I also recommend art as meditation to get your anger out and to grieve. Dance, paint, do clay, garden, sing, do breath work, do poetry. All this is prayer, a radical response to life. All of it honors your deepest truth and deepest feelings which must be acknowledged in order to prepare you to go into the deep work of interfering and serving others.

Recently, this wonderful poem came my way written by Leon Wieseltier, from his book Kaddish, scanned by Meg Wheatley to read as a poem. It speaks to the practice of Letting Go that Meister Eckhart is so fond of advising, the Via Negativa. He tells us, “we sink eternally from letting go to letting go into the One.”

Ofra Haza - Kaddish

“Kaddish,” an ancient Aramaic prayer proclaiming the greatness of God even in the midst of loss.
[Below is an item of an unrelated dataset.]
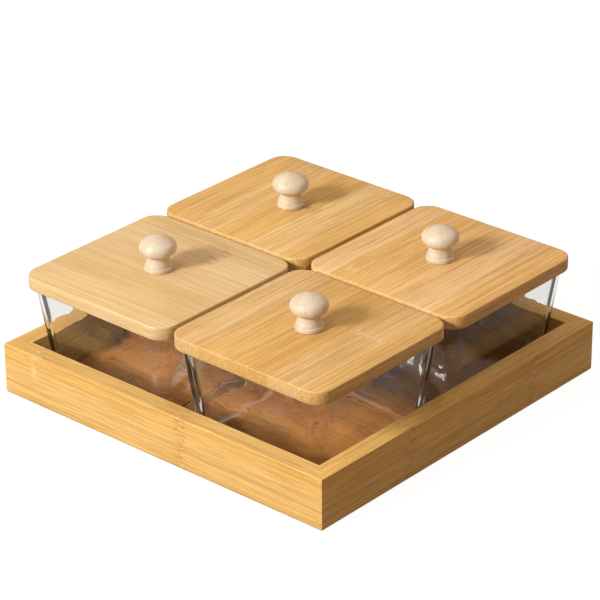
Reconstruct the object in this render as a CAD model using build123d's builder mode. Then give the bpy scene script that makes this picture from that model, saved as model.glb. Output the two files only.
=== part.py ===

Sung by the late Israeli singer/songwriter Ofra Haza.

 

Sink, So As To Rise

There are circumstances that must shatter you; 
And if you are not shattered, then you have not understood your circumstances.
In such circumstances, it is a failure for your heart not to break. 
And it is pointless to put up a fight, for a fight will blind you to the opportunity that has been presented by your misfortune. 
Do you wish to persevere pridefully in the old life? 
Of course you do: the old life was a good life. 
But it is no longer available to you. It has been carried away, irreversibly. 
So there is only one thing to be done. 
Transformation must be met with transformation. 
Where there was the old life, let there be the new life. 
Do not persevere. 
Dignify the shock. 
Sink, so as to rise. 

 

Visit Matthew Fox’s Website Here

—————————-

See Matthew Fox, Confessions: The Making of a Postdenominational Priest, pp. 128f., 369-371.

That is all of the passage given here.